How much of it is who you know? I'd say...80%. It seemed too cynical to say more and I couldn't wholeheartedly say it's less. There are an innumerable amount of artists out there that have and never will make a career out of doing what they love and what they're good at. Then there are the artists who you see over and over again in the media. You could argue that the artists of the former group don't get "out there" enough and that perhaps the latter group are much more marketable. Believe it or not, there are things that you do have control of and a big portion of that as an artist is your public persona. Be professional, punctual and follow-through on promises.

If you feel you don't know the "right people", how do you put yourself out there? Here are a few Dos:

  1. Go to gallery and museum openings. Get more out of it than some free wine and hors d'oeuvres. It's a free education in social behavior of collector-types if nothing else.

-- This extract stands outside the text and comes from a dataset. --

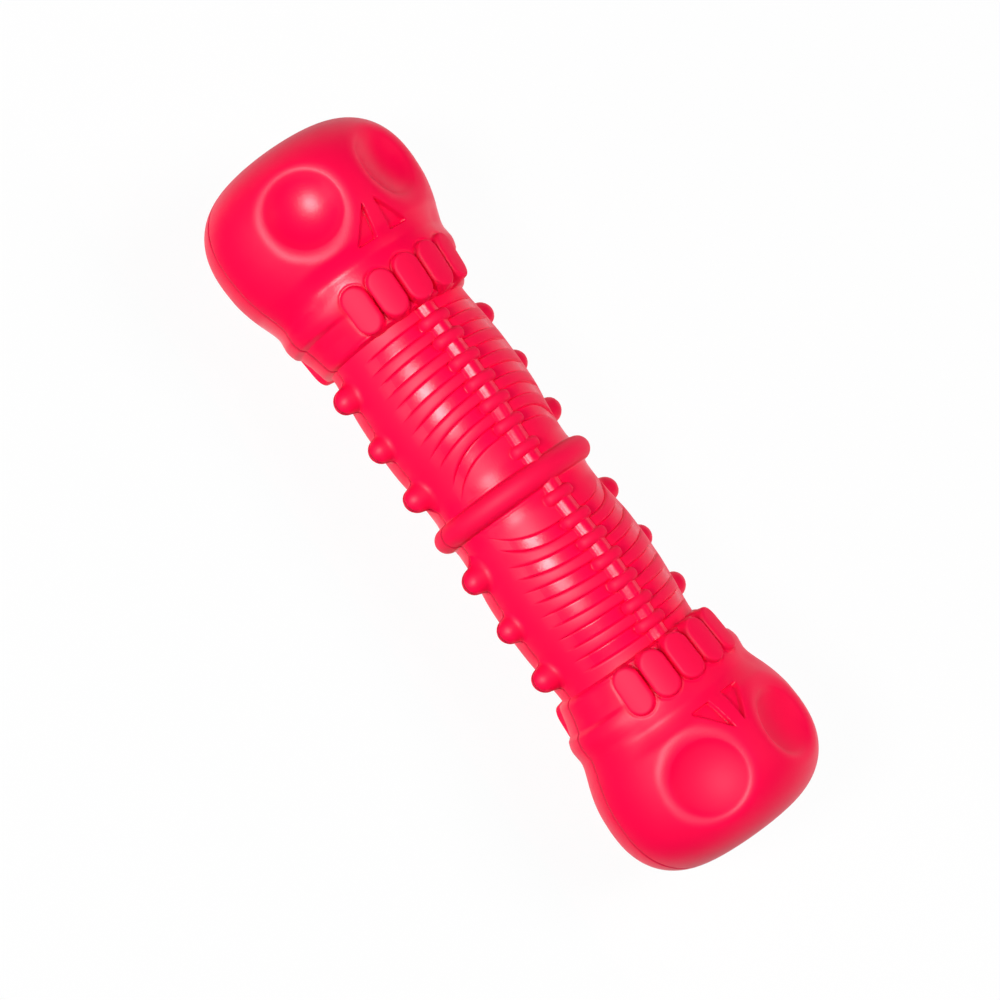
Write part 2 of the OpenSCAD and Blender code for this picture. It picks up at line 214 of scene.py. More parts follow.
def nubProfile(base):
    # from the tip over the dome, down the leaning flank and out over the fillet
    r, f, tip, flank = nub["radius"], nub["fillet"], nub["tip"], math.radians(nub["flank"])
    dome = np.linspace(0, flank, nub["domePoints"])
    path = [(r * math.sin(a), tip - r + r * math.cos(a)) for a in dome]
    drop = path[-1][1] - base - f * (1 - math.cos(flank))
    corner = path[-1][0] + drop / math.tan(flank)
    path += [(corner + f * (math.sin(flank) - math.sin(a)), base + f * (1 - math.cos(a)))
             for a in np.linspace(flank, 0, nub["filletPoints"])]
    path.append((nub["reach"], base))
    return np.array(path)


def raiseNubs(points, plain):
    for end, place, side in itertools.product((-1, 1), nub["places"], (-1, 1)):
        dx = points[..., 0] - end * place
        dz = points[..., 2]
        away = np.hypot(dx, dz)
        near = (away < nub["reach"]) & (points[..., 1] * side > 0)
        base = float(shaftRadius(place))
        t = away[near] / nub["reach"]
        out, height = alongPath(nubProfile(base), t)
        grow = out / np.maximum(away[near], 1e-6)
        newZ = dz[near] * grow
        # under the nub the shaft is plain, and at its edge the relief comes back
        keep = smoothStep(nub["mergeFrom"], 1, t)
        r = plain[near] * (1 - keep) + np.hypot(points[near][:, 1], points[near][:, 2]) * keep
        newY = side * (np.sqrt(np.maximum(r ** 2 - newZ ** 2, 0)) + height - base)
        points[near] = np.stack([end * place + dx[near] * grow, newY, newZ], axis=1)
    return points


def partingLine(away):
    # how deep the line is, and how strongly painted shade darkens it, at this distance from the parting plane
    gap = away / seam["width"]
    return seam["deep"] * np.exp(-gap ** 2), np.exp(-(gap * seam["shade"]) ** 2)


# the heads: jaw lobes, crown, teeth, eye dishes and nostrils

head = {
    "lip": 42.9, "widest": 71.6, "end": 89.0, "halfWidth": 25.2, "halfDepth": axisHeight,
    "lipEdge": 0.15,            # its skin starts this far before the lip
    "lipOver": 1.0,             # and up to this far behind it is never lower than the shaft
    "endFlat": 7.0, "crownPower": 2.4,
    # the head's radius along its side and along its face, up to the widest place
    "side": [(42.75, 17.1), (43.0, 17.7), (43.4, 18.25), (43.9, 18.6), (44.8, 18.85), (45.9, 19.1),
             (47, 19.35), (48.1, 19.7), (49.2, 20.05), (49.6, 20.15), (50.6, 21.2), (51.1, 21.4),
             (51.7, 21.6), (52.7, 21.78), (54.2, 21.7), (55.7, 21.58), (57, 21.8), (58.8, 22.4),
             (61, 23.22), (63.1, 23.9), (65.3, 24.45), (67.4, 24.82), (69.6, 25.0), (71.6, 25.1)],
    "face": [(42.75, 17.1), (42.95, 17.9), (43.2, 18.9), (43.9, 19.4), (45.4, 19.7), (47, 19.95),
             (49.2, 20.3), (51.7, 21.0), (54.2, 21.3), (55.7, 21.25), (57.2, 21.2), (58.4, 21.6),
             (59.6, 22.2), (61, 23.0), (63.1, 23.75), (65.3, 24.4), (67.4, 24.8), (69.6, 25.0),
             (71.6, 25.1)],
    "faceToSide": (44, 62),     # the angles between which the face turns into the side
}
tooth = {
    "count": 5, "pitch": 18.2, "start": 43.1, "length": 11.0, "width": 6.3, "top": [(43, 21.4), (54.2, 22.2)],
    "edge": 0.7, "crown": 0.15, "crownTo": 1.2, "steep": 5.0, "fillet": 0.15, "wrapRadius": 21.8,
    "crevice": 0.2, "creviceAside": 0.35, "creviceWidth": 0.3, "shows": (-0.1, 0.2),
}
eye = {"place": 72.4, "angle": 29.5, "bottom": 20.0, "depth": 2.5, "rim": 8.3, "bank": 0.3, "soft": 1.3,
       "reach": 13.5, "wornFrom": (7.5, 6.3)}
nostril = {"corners": [(66.7, 1.5), (59.5, 1.9), (59.5, 6.8)], "round": 0.35, "outerRound": 0.9, "deep": 1.2,
           "wall": 0.4}


def headRadius(x, angle):
    toSide = smoothStep(*np.radians(head["faceToSide"]), np.abs(angle))
    jaw = curveThrough(head["face"], x) * (1 - toSide) + curveThrough(head["side"], x) * toSide
    share = jaw / head["side"][-1][1]
    t = np.clip((x - head["widest"]) / (head["end"] - head["widest"]), 0, 1)
    power, flat = head["crownPower"], head["endFlat"]
    out = np.clip(1 - t ** power, 0, 1) ** (1 / power)
    width, depth = (np.where(x > head["widest"], flat + (half - flat) * out, share * half)
                    for half in (head["halfWidth"], head["halfDepth"]))
    return 1 / np.hypot(np.sin(angle) / width, np.cos(angle) / depth)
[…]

  2. Meet the artist* if you can. Ask them about their current work and if it seems appropriate, how they they secured the exhibit. *I would suggest doing research on the artist prior to going.
  3. Make a list of galleries with addresses that suit your work and would be a potential match. Fully qualify galleries and dealers before you send them examples of your work. See #4 below.
  4. If you're a painter/printmaker/whatever and you don't feel confident in your graphic design skills (be honest), hire or do a trade with a graphic designer to have them do it for you. Most importantly, carry cards on you at all times. 
  5. If you're an introvert (there's nothing wrong with that) rally a group of friends and family that will market the hell out of you and your work.
  6. Find a mentor in the field you want to pursue and stay in regular contact with them.
I used to interview and hire interns at the gallery and unfortunately, my list of Don'ts are a bit too real (and comical):
  1. Don't go to interviews dressed inappropriately. For instance, a skintight see-through white waffle t-shirt is not appropriate to work in a gallery much less interview for a position - especially if you have a large rack. Neither is coming to an interview fifteen minutes late with a rat's nest on the back of your head - brush your hair.
  2. Don't show up late.
  3. Don't show up unannounced and solicit a show during a normal work day, gallery opening and/or any other function looking for a job or show.
  4. Don't send your work to galleries that will never exhibit it. Meaning, the gallery down the street that shows marine paintings is never going to represent you no matter how many times you email or send them your portfolio. This may seem like common sense but I got so many solicitations for work that I couldn't show (I dealt American Impressionism <more specifically the era 1890-1940> and market established contemporary). I felt bad for the hundreds of dollars worth of wasted mail I got over the years.
  5. Don't downplay or bad mouth your work. Ever.
Those are my most basic Dos and Don'ts of the industry. There are tons more specifics that go into areas of dealing, curating, researching and creating fine art but those are meant for one on one conversations. I take questions - preferably over hot chocolate.